Spreadsheet.from_file: use load_data from pyexcel_io instead of iget_array

risicle · risicle · commit 770848cb6f8f · 2025-12-02T14:56:37.000Z
it's unclear to what extent this is a private/public api, but
it allows us to reuse a "reader" object across multiple calls,
which for some plugins should be able to save a some setup cost
while still allowing us to read the header row and data rows
with different column_limit values

also re-enable column_limit_from_header support for xlsx/xlsm
diff --git a/app/models/spreadsheet.py b/app/models/spreadsheet.py
@@ -4,7 +4,7 @@
 from time import sleep
 from typing import Final, Literal, Self
 
-import pyexcel
+from pyexcel_io.io import load_data as pyexcel_load_data
 
 
 class Spreadsheet:
@@ -108,27 +108,39 @@ def from_file(
         if extension == "tsv":
             file_content = StringIO(Spreadsheet.normalise_newlines(file_content))
 
-        column_limit = -1
-        if column_limit_from_header and extension not in ("xlsx", "xlsm"):
+        # why not just use pyexcel.iget_array? this allows us to reuse the same reader
+        # from the initial header read for the data reading, which should save some
+        # startup cost
+        row_iter_dict, reader = pyexcel_load_data(
+            file_stream=file_content,
+            file_type=extension,
+            streaming=True,
+            row_limit=(1 if column_limit_from_header else -1),
+        )
+        row_iter = next(iter(row_iter_dict.values()), iter(()))
+
+        if column_limit_from_header:
             original_offset = file_content.tell()
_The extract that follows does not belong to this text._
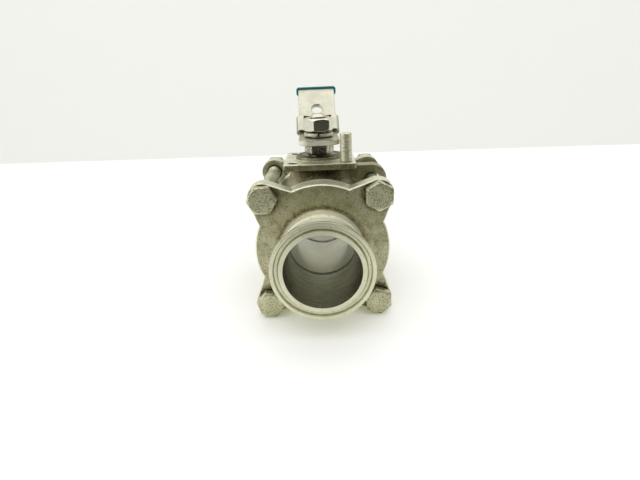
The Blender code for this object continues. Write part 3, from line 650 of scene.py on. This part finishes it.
def cap_paint(spot):
    radius = math.hypot(spot.x, spot.z)
    along = abs(spot.y)
    # the bore takes the darker copy of the turned steel, painted shade
    if radius < BORE + 0.1:
        return CAP_BORE_SHADED
    if along > -FACE - 8.0 or radius < SPIGOT + 0.1 and along < -CAP_INNER:
        return TURNED
    # the neck takes the satin steel, painted lighter as a highlight
    if along > -NECK_END - 0.1:
        return SATIN_LIT
    in_bolt_hole = math.hypot(abs(spot.x) - BOLTS, abs(spot.z) - BOLTS) < 8.5
    # the disc's rim takes the lighter copy of the cast steel, a painted highlight
    if radius > SPIGOT + 1.0 and along < -CAP_OUTER - 0.15 and not in_bolt_hole:
        return CAST_LIT
    # the hub takes the near-white copy of the cast steel, a painted highlight
    return HUB_CAST_LIT if along > -CAP_OUTER + 0.8 else CAST


# Body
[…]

-            header = next(pyexcel.iget_array(file_type=extension, file_stream=file_content, row_limit=1), ())
+            last_nonempty_column = next(
+                (i for i, x in reversed(tuple(enumerate(next(row_iter, ())))) if str(x).strip()), None
+            )
+
+            # some plugins just read things directly from the file each time, so we need to reset
+            # the offset for them to have them read from the beginning again
             file_content.seek(original_offset)
 
-            last_nonempty_column = next((i for i, x in reversed(tuple(enumerate(header))) if str(x).strip()), None)
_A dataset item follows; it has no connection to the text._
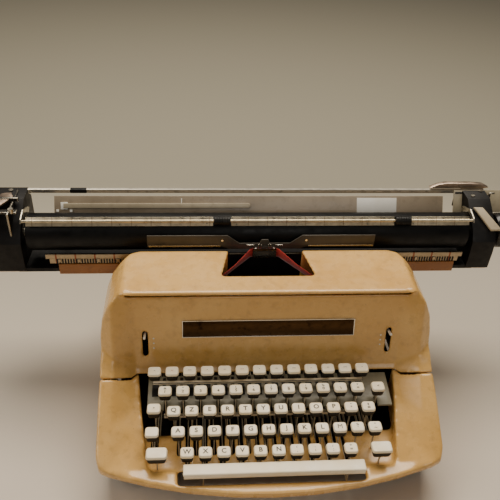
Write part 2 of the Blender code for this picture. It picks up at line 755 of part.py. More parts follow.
tan = makeMaterial("tan_enamel", (0.62, 0.40, 0.18), 0.3)
cream = makeMaterial("key_cream", (0.84, 0.72, 0.5), 0.35)
steel = makeMaterial("steel", (0.6, 0.57, 0.5), 0.3, 1.0)
black = makeMaterial("black_enamel", (0.03, 0.028, 0.025), 0.4)
rubberBlack = makeMaterial("black_rubber", (0.02, 0.02, 0.02), 0.6)
olive = makeMaterial("olive_enamel", (0.2, 0.17, 0.1), 0.4)
bronze = makeMaterial("nameplate_bronze", (0.1, 0.06, 0.03), 0.4)
red = makeMaterial("ribbon_red", (0.3, 0.02, 0.02), 0.8)

makeLowerCasing(tan)
makeTopHood(tan)
makeNameplate(bronze)
makePanelLever("colour_lever", -slotX, steel)
makePanelLever("touch_lever", slotX, steel)
makeChassis(black)
makeCombPlate(olive)
makeLetterKeys(cream)
makeOtherKeys(cream)
makePunctuationKeys(cream)
makeSpaceBar(cream)
makeSegment(black)
makeSpool("ribbon_spool_left", -105, black)
makeSpool("ribbon_spool_right", 105, black)
makeRibbon(red)
makeCardHolder(black)
makeCarriageRail(steel)
makeCarriageFrame(black)
makeScaleBar(steel)
makePlaten(rubberBlack, black)
makePaperTable(olive)
makeSupportArm(steel)
makeBail(steel)
makeBailRoller("left", rubberBlack)
makeBailRoller("right", rubberBlack)
makeReturnLever(steel)
makeReleaseLevers(olive, steel)
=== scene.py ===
import math
import bmesh
import bpy
from mathutils import Matrix, Vector


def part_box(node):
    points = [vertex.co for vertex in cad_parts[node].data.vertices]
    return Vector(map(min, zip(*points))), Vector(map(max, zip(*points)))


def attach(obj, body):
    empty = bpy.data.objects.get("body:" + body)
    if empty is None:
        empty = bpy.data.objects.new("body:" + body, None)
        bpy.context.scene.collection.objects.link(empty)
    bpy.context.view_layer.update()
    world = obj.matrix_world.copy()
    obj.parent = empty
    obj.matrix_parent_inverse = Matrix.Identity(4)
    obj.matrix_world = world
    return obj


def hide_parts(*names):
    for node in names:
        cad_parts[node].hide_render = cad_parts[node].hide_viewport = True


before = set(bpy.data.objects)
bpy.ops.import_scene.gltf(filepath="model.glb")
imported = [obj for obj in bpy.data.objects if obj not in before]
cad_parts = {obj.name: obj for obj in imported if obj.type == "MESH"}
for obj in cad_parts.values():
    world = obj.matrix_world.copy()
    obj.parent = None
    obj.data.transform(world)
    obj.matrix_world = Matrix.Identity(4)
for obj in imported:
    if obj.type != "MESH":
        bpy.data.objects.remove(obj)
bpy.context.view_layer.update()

casingLow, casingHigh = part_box("lower_casing")
noseDepth = 0.038                                   # from the casing's nose back to the bottom letters
middleX = (casingLow[0] + casingHigh[0]) / 2
frontY = casingLow[1] + noseDepth


def place(x, y, z):
    # machine millimetres to metres: right of the keyboard's middle, behind the bottom row, above the table
    return Vector((middleX + x / 1000, frontY + y / 1000, z / 1000))


def toLinear(code):
    channels = [int(code[i:i + 2], 16) / 255 for i in (1, 3, 5)]
    return [c / 12.92 if c <= 0.04045 else ((c + 0.055) / 1.055) ** 2.4 for c in channels] + [1.0]


def connect(tree, node, links):
    for name, socket in links.items():
        tree.links.new(socket, node.inputs[name])


def addNode(tree, kind, output, settings, links, **attributes):
    # one node with its settings and links; gives back the output that is wanted
    node = tree.nodes.new("ShaderNode" + kind)
    for name, value in attributes.items():
        setattr(node, name, value)
    for name, value in settings.items():
        node.inputs[name].default_value = value
    connect(tree, node, links)
    return node.outputs[output]


def startMaterial(name, roughness, metallic=0.0):
    material = bpy.data.materials.new(name)
    material.use_nodes = True
    tree = material.node_tree
    shader = tree.nodes["Principled BSDF"]
    shader.inputs["Roughness"].default_value = roughness
    shader.inputs["Metallic"].default_value = metallic
    coords = addNode(tree, "TexCoord", "Object", {}, {})
    return material, tree, shader, coords


def patches(size, detail=3.0):
    # settings of a noise whose patches are this many millimetres across
    return {"Scale": 1000 / size, "Detail": detail, "Roughness": 0.55}


def span(low, high, start=0.0, end=1.0):
    # settings that carry low..high over to start..end
    return {"From Min": low, "From Max": high, "To Min": start, "To Max": end}


def colourPair(light, dark):
    # settings of a colour mix, which has its two colours at sockets 6 and 7 and its result at 2
    return {6: toLinear(light), 7: toLinear(dark)}


def enamel(name, light, dark, worn, roughness, coat):
    # baked enamel on sheet steel: faint orange peel under a clear gloss, slow shifts of tone and some grime
    material, tree, shader, coords = startMaterial(name, roughness)
    spot = {"Vector": coords}
    tone = addNode(tree, "TexNoise", "Fac", patches(70), spot)
    tone = addNode(tree, "MapRange", "Result", span(0.35, 0.65), {"Value": tone})
    grime = addNode(tree, "TexNoise", "Fac", patches(9, 6), spot)
    grime = addNode(tree, "MapRange", "Result", span(0.52, 0.75, 0.0, 0.35), {"Value": grime})
    chips = addNode(tree, "TexNoise", "Fac", patches(2.2, 2), spot)
    chips = addNode(tree, "MapRange", "Result", span(0.735, 0.76, 0.0, 0.8), {"Value": chips})
    colour = addNode(tree, "Mix", 2, colourPair(light, dark), {0: tone}, data_type="RGBA")
    colour = addNode(tree, "Mix", 2, {7: toLinear(worn)}, {0: grime, 6: colour}, data_type="RGBA")
    colour = addNode(tree, "Mix", 2, {7: toLinear(worn)}, {0: chips, 6: colour}, data_type="RGBA")
    gloss = addNode(tree, "TexNoise", "Fac", patches(14, 5), spot)
    dullest = roughness + 0.12
    gloss = addNode(tree, "MapRange", "Result", span(0.3, 0.7, roughness - 0.06, dullest), {"Value": gloss})
    peel = addNode(tree, "TexNoise", "Fac", patches(1.6, 2), spot)
    peel = addNode(tree, "Bump", "Normal", {"Strength": 0.12, "Distance": 0.00008}, {"Height": peel})
    connect(tree, shader, {"Base Color": colour, "Roughness": gloss, "Normal": peel})
    shader.inputs["Coat Weight"].default_value = coat
    shader.inputs["Coat Roughness"].default_value = 0.12
    return material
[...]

             if last_nonempty_column is not None:
                 if last_nonempty_column >= absolute_column_limit:
                     raise cls.TooManyColumnsError(
                         f"Last non-empty header column ({last_nonempty_column}) "
                         f"is beyond absolute limit of {absolute_column_limit}"
                     )
 
-                column_limit = max(last_nonempty_column + 1, min_column_limit)
+                reader.keywords["column_limit"] = max(last_nonempty_column + 1, min_column_limit)
+                reader.keywords["row_limit"] = -1
+                row_iter = next(iter(reader.read_sheet_by_index(0).values()))
 
-        return cls.from_rows(
-            pyexcel.iget_array(file_type=extension, file_stream=file_content, column_limit=column_limit),
-            filename,
-            row_limit=row_limit,
-        )
+        return cls.from_rows(row_iter, filename, row_limit=row_limit)
 
     @classmethod
     def from_file_form(